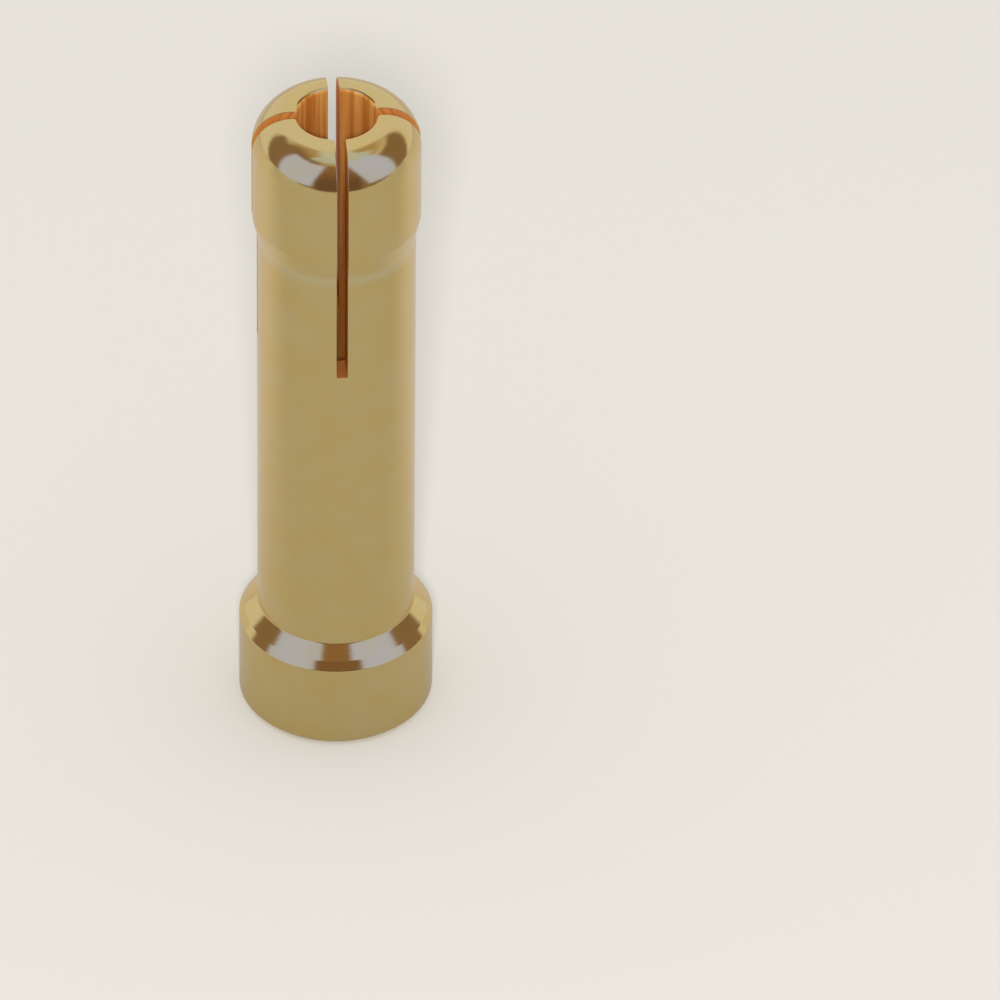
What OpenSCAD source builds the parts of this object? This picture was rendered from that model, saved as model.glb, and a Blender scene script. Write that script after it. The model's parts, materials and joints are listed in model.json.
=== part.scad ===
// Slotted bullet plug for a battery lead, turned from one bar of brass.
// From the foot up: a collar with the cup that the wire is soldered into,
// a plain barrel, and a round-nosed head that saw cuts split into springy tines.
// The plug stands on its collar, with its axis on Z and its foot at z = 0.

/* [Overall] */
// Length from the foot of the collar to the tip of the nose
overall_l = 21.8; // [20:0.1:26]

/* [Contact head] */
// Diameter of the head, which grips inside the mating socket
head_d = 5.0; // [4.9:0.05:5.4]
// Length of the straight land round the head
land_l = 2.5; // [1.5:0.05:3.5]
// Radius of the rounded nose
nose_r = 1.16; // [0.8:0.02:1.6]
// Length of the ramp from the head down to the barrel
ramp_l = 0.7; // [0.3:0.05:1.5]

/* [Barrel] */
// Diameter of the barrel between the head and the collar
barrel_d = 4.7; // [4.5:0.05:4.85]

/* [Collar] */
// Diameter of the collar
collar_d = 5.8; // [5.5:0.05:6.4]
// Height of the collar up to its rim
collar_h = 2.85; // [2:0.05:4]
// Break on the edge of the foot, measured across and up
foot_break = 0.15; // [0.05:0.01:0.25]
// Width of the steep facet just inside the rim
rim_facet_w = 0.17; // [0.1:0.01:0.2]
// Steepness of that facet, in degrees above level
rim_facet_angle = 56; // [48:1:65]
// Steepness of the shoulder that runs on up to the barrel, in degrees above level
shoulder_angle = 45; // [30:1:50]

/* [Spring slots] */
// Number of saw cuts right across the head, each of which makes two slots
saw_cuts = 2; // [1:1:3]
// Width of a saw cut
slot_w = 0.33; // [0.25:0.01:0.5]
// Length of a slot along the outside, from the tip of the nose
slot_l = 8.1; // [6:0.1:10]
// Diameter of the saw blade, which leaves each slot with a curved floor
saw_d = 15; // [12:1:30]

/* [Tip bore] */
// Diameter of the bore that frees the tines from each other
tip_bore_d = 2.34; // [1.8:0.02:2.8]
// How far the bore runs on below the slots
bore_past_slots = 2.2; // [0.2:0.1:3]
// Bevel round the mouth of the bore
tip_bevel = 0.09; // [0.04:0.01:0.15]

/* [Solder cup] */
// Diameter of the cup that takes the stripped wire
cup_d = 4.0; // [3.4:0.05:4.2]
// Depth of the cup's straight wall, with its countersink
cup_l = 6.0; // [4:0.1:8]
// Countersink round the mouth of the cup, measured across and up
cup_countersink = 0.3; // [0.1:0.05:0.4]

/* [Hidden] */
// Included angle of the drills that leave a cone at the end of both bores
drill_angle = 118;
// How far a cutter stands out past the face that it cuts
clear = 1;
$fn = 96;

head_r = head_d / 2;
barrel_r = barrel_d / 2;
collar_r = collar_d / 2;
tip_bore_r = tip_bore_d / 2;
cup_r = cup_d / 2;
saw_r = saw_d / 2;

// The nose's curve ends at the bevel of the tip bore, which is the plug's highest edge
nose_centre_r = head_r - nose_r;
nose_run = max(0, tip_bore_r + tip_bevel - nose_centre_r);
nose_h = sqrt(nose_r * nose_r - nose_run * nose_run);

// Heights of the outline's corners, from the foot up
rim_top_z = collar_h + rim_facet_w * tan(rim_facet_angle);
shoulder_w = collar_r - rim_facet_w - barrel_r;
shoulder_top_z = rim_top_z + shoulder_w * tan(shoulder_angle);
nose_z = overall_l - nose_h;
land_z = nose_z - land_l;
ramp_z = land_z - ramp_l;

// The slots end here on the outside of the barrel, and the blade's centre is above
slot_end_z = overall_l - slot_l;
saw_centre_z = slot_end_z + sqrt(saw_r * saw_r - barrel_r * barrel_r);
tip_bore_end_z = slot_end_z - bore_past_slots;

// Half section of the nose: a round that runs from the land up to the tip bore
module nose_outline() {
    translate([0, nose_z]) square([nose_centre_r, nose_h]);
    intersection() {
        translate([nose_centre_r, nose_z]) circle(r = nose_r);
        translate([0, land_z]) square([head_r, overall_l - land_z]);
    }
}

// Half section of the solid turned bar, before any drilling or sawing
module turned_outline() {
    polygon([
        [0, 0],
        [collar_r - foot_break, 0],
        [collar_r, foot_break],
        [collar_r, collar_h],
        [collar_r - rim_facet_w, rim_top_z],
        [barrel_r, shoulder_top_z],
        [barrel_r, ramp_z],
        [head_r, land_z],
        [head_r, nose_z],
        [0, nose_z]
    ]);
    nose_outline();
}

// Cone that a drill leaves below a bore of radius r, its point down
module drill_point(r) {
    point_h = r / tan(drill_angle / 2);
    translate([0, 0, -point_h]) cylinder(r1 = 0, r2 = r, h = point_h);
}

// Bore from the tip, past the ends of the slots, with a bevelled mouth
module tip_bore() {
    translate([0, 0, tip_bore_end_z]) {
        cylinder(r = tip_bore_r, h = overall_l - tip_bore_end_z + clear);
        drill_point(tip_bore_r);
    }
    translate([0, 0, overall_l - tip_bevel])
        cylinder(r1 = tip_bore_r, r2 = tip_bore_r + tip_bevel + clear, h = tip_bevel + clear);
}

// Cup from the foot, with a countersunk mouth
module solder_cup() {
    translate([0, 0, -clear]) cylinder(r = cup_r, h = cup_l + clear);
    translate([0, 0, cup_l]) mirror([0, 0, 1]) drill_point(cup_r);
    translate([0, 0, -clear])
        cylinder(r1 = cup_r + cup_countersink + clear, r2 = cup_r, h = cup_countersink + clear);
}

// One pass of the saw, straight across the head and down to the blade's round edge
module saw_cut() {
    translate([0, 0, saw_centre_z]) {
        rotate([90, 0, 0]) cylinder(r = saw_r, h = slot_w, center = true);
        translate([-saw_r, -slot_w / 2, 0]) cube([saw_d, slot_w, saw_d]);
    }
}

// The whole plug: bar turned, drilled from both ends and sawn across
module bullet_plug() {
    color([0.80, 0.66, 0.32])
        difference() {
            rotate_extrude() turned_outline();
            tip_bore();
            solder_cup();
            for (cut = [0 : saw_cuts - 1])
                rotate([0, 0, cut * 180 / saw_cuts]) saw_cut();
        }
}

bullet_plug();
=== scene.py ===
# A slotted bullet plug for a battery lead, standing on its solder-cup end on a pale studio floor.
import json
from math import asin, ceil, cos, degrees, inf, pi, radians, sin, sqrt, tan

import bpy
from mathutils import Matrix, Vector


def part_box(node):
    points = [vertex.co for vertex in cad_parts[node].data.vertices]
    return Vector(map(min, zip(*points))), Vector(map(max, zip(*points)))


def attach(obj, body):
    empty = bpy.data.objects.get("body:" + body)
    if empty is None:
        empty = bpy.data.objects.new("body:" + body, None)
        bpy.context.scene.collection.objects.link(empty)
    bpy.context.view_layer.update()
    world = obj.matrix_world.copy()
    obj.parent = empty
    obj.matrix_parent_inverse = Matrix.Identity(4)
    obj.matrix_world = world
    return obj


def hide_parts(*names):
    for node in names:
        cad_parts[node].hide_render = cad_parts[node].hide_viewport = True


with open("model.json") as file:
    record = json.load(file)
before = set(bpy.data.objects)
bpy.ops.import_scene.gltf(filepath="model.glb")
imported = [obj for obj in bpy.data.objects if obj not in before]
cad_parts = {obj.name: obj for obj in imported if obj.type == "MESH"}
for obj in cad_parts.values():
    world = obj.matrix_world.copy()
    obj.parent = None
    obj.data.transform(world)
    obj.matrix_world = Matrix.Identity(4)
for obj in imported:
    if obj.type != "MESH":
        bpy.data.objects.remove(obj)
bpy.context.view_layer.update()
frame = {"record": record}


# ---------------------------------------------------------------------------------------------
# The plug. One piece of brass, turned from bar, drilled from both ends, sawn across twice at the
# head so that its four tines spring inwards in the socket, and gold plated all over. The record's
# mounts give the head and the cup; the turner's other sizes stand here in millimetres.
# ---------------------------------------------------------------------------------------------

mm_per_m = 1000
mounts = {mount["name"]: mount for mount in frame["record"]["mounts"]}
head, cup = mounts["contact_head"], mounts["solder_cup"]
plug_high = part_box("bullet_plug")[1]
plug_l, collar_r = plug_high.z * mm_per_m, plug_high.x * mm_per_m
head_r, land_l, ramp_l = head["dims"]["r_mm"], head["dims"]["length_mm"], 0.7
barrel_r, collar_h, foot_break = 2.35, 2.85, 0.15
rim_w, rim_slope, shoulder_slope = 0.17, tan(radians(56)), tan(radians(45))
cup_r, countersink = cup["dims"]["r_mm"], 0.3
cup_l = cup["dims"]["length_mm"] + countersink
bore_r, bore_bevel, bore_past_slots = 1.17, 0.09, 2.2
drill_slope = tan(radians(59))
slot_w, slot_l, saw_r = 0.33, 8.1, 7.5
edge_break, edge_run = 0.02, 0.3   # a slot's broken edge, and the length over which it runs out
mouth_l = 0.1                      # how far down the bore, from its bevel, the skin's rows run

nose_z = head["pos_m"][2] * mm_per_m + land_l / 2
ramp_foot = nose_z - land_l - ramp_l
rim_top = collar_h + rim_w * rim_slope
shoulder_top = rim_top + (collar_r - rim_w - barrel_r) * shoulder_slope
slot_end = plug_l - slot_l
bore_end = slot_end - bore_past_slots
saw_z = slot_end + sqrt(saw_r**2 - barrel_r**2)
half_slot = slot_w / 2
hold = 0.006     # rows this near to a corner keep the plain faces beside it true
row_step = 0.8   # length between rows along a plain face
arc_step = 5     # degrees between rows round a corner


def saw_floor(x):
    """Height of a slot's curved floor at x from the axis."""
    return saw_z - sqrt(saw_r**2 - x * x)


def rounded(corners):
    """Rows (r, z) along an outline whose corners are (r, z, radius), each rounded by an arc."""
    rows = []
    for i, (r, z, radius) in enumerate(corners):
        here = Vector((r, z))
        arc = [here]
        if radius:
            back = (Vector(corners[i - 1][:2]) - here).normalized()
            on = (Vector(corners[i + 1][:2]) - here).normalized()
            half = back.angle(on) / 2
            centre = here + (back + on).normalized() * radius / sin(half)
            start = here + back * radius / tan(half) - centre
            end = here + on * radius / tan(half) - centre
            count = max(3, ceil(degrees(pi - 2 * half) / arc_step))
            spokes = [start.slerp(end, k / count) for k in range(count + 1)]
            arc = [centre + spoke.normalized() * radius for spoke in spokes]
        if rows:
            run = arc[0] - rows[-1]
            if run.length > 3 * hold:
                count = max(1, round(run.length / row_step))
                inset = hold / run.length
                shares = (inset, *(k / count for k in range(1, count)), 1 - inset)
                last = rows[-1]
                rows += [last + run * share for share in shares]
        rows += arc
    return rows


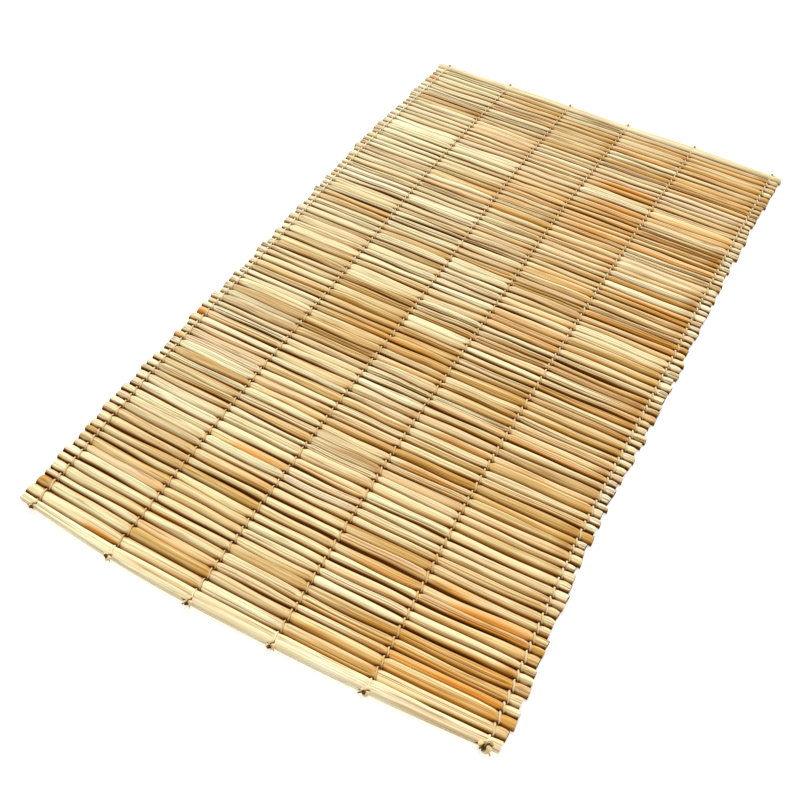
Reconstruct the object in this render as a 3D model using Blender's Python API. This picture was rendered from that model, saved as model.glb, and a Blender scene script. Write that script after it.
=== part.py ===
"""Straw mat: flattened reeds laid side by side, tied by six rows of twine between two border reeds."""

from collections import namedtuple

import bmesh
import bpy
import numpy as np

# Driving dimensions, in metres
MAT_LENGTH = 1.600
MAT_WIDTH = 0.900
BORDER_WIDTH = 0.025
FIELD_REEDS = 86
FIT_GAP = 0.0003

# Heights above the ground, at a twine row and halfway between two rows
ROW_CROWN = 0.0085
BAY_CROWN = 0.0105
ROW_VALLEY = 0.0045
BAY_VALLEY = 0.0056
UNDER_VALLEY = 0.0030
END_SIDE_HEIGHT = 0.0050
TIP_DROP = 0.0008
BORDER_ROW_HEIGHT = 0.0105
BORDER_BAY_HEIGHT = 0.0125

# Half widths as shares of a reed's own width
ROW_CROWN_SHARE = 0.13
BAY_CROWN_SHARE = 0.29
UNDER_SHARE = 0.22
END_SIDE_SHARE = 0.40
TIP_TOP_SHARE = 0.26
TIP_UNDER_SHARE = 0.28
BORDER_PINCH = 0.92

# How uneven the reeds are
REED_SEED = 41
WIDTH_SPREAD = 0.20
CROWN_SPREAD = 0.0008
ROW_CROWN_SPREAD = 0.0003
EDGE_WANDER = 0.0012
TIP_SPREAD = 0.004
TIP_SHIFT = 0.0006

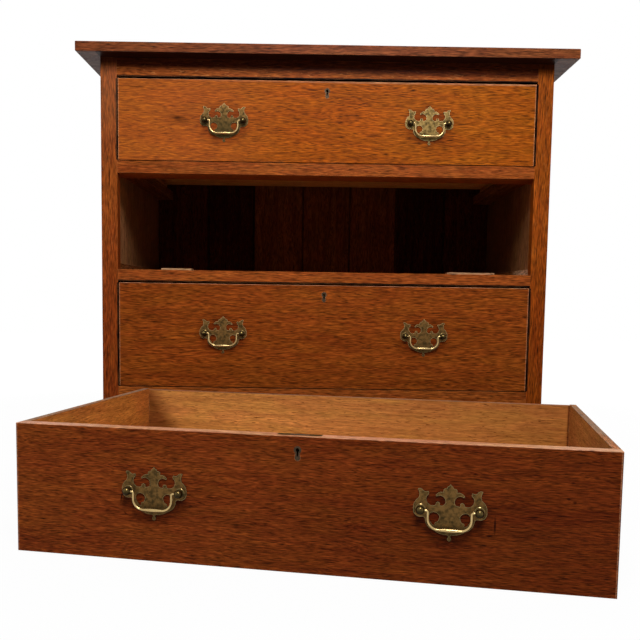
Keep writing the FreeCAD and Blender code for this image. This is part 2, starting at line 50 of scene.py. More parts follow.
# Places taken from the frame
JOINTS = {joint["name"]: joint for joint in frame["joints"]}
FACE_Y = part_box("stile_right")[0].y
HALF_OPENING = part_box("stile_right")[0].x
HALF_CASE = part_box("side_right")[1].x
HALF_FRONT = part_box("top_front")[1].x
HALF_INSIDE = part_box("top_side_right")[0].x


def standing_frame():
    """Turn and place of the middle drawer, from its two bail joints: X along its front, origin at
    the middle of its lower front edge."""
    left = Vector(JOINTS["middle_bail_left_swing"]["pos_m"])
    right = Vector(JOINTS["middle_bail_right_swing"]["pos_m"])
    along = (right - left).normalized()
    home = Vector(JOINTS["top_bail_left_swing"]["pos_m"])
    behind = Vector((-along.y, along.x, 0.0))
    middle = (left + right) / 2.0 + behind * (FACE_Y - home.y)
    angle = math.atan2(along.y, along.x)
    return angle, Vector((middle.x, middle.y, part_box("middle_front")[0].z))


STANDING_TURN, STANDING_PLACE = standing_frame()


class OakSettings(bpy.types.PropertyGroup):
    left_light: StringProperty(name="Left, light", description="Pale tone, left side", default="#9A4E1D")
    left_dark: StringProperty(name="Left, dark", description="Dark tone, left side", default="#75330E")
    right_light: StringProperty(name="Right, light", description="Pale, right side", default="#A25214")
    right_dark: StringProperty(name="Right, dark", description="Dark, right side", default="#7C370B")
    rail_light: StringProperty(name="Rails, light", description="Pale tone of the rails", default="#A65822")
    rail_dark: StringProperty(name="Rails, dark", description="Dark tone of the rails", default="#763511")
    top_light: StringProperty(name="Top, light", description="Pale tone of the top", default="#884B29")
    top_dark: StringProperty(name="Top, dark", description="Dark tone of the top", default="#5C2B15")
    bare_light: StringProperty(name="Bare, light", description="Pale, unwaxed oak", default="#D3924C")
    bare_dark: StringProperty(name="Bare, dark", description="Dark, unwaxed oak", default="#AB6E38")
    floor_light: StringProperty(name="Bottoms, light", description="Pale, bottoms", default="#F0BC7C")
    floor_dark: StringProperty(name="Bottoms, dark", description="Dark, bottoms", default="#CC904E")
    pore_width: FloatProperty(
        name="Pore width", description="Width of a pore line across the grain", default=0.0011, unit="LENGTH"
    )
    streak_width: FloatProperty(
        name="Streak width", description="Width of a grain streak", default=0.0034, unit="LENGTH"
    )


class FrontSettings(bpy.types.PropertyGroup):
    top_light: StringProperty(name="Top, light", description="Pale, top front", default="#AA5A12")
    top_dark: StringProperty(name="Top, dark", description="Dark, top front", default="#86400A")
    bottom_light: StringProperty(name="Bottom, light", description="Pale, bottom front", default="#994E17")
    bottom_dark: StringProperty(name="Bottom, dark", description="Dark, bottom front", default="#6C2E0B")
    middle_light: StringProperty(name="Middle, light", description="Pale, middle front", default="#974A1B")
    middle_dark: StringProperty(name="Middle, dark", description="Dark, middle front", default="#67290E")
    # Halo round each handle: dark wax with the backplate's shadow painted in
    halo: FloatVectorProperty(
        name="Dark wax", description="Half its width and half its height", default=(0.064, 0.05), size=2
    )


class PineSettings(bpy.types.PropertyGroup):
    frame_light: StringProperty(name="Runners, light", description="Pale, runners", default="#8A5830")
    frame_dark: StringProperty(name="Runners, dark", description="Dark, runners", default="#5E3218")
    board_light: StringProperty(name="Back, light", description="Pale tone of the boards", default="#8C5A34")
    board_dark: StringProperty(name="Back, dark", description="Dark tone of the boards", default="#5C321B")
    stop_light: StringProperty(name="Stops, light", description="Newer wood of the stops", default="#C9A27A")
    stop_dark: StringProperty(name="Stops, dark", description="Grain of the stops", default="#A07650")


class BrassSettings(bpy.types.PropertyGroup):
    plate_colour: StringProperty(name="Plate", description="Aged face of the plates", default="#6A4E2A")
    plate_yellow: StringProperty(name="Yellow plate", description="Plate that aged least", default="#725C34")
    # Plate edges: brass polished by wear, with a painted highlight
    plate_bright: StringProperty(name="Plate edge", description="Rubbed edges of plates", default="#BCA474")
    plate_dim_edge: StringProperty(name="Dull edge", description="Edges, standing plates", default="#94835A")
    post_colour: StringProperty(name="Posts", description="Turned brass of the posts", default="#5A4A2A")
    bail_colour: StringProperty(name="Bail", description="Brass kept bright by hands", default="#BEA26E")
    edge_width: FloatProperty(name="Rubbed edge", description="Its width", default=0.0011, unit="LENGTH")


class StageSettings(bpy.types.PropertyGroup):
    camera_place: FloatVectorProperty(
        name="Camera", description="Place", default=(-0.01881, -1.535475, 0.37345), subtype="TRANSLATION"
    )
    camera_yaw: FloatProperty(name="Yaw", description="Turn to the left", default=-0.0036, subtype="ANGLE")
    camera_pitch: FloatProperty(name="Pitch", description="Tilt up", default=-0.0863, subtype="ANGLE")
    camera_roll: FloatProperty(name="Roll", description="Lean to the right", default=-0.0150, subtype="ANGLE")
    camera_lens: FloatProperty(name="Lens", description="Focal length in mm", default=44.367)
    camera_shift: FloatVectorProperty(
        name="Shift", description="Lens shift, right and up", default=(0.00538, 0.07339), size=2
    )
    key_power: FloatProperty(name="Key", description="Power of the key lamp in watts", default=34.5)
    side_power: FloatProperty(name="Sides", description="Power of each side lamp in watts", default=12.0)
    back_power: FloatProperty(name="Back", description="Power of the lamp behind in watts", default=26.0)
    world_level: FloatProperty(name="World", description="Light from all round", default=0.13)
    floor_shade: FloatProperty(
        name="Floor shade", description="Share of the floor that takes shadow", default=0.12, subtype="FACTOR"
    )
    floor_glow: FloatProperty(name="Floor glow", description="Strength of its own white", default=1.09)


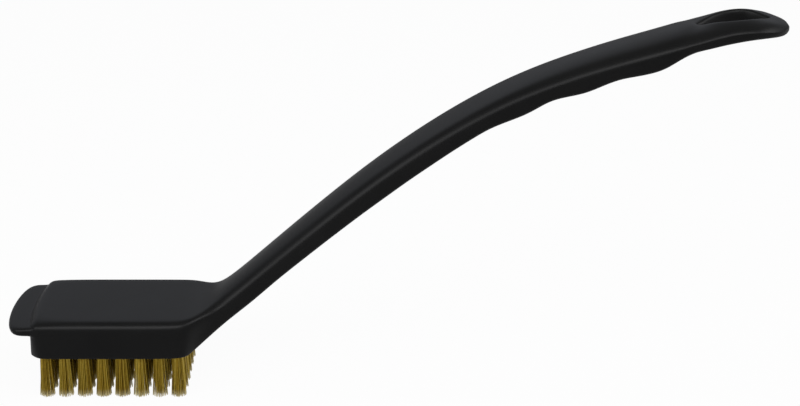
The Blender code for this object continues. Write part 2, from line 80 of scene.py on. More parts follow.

________________________

Above are some lines. Repeat exactly, and only, those from the line that has "and sawn across" through the line that has "imported = [obj".

// The whole plug: bar turned, drilled from both ends and sawn across
module bullet_plug() {
    color([0.80, 0.66, 0.32])
        difference() {
            rotate_extrude() turned_outline();
            tip_bore();
            solder_cup();
            for (cut = [0 : saw_cuts - 1])
                rotate([0, 0, cut * 180 / saw_cuts]) saw_cut();
        }
}

bullet_plug();
=== scene.py ===
# A slotted bullet plug for a battery lead, standing on its solder-cup end on a pale studio floor.
import json
from math import asin, ceil, cos, degrees, inf, pi, radians, sin, sqrt, tan

import bpy
from mathutils import Matrix, Vector


def part_box(node):
    points = [vertex.co for vertex in cad_parts[node].data.vertices]
    return Vector(map(min, zip(*points))), Vector(map(max, zip(*points)))


def attach(obj, body):
    empty = bpy.data.objects.get("body:" + body)
    if empty is None:
        empty = bpy.data.objects.new("body:" + body, None)
        bpy.context.scene.collection.objects.link(empty)
    bpy.context.view_layer.update()
    world = obj.matrix_world.copy()
    obj.parent = empty
    obj.matrix_parent_inverse = Matrix.Identity(4)
    obj.matrix_world = world
    return obj


def hide_parts(*names):
    for node in names:
        cad_parts[node].hide_render = cad_parts[node].hide_viewport = True


with open("model.json") as file:
    record = json.load(file)
before = set(bpy.data.objects)
bpy.ops.import_scene.gltf(filepath="model.glb")
imported = [obj for obj in bpy.data.objects if obj not in before]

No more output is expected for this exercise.